Handling inherited land is not a task for generalists. The intersection of probate law, real property law, tax law, and land use regulations requires expert guidance. Assembling the right team early in the process can prevent costly mistakes and reduce the risk of litigation.

  • Estate or Probate Attorney: Guides you through the transfer of title from the deceased to the heirs, handles will validation, and navigates creditor claims.
  • Real Estate Attorney: Reviews and drafts contracts, handles title disputes, and resolves clouded titles through quiet title actions.
  • Certified Public Accountant (CPA): Calculates the step-up in basis, files any required estate or inheritance tax returns, and advises on 1031 exchanges.
  • Licensed Land Surveyor: Establishes the legal boundaries of the land and identifies easements or encroachments.
  • Title Company or Title Agent: Performs the title search and issues title insurance to protect against future claims or title defects.

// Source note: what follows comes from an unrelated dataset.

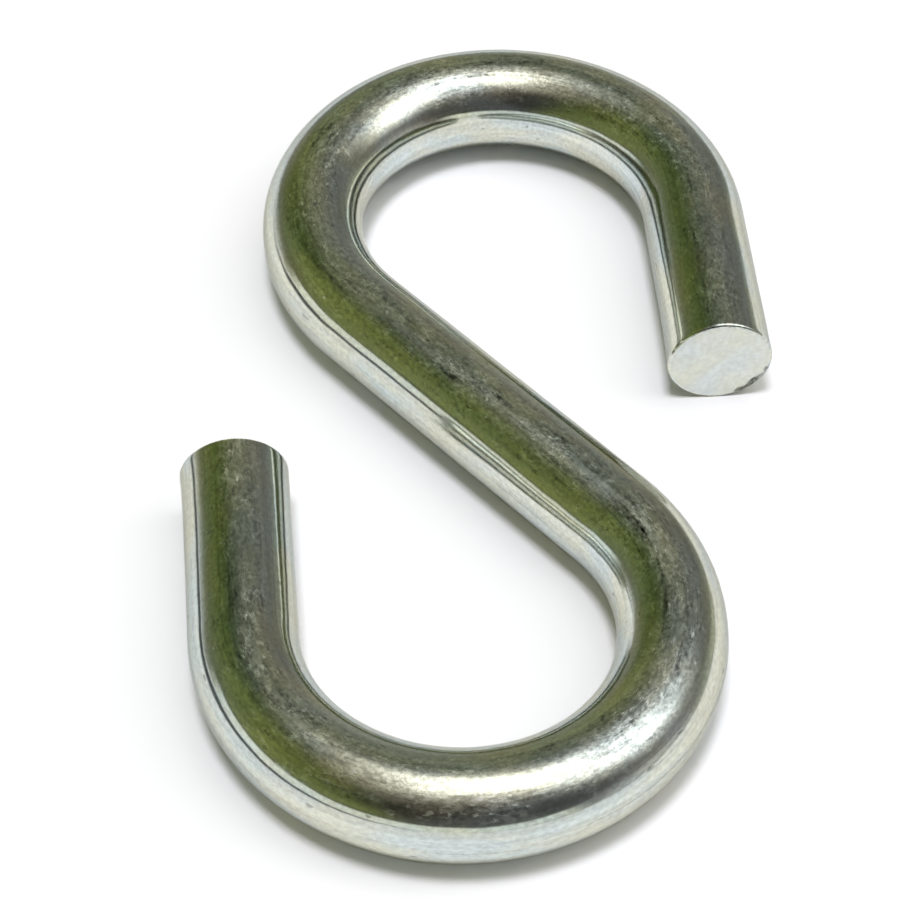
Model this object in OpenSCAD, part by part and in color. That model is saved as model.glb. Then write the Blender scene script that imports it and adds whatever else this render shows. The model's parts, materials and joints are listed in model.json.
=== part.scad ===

Conclusion: Securing Your Ownership and Rights

Inheriting land is a legal event, not just a financial one. The rights of ownership are not automatic; they must be earned through a deliberate process of proving your claim, clearing the title, and understanding the legal framework that governs the property. By moving systematically through probate, clarifying co-ownership dynamics, resolving title issues with professional help, and understanding the tax implications of your decisions, you can transform a potentially confusing inheritance into a secure and valuable asset. Whether your path leads to holding the land for the future, selling it to free up capital, or developing it for a higher return, the quality of the outcome depends entirely on the strength of the property rights you establish at the very beginning.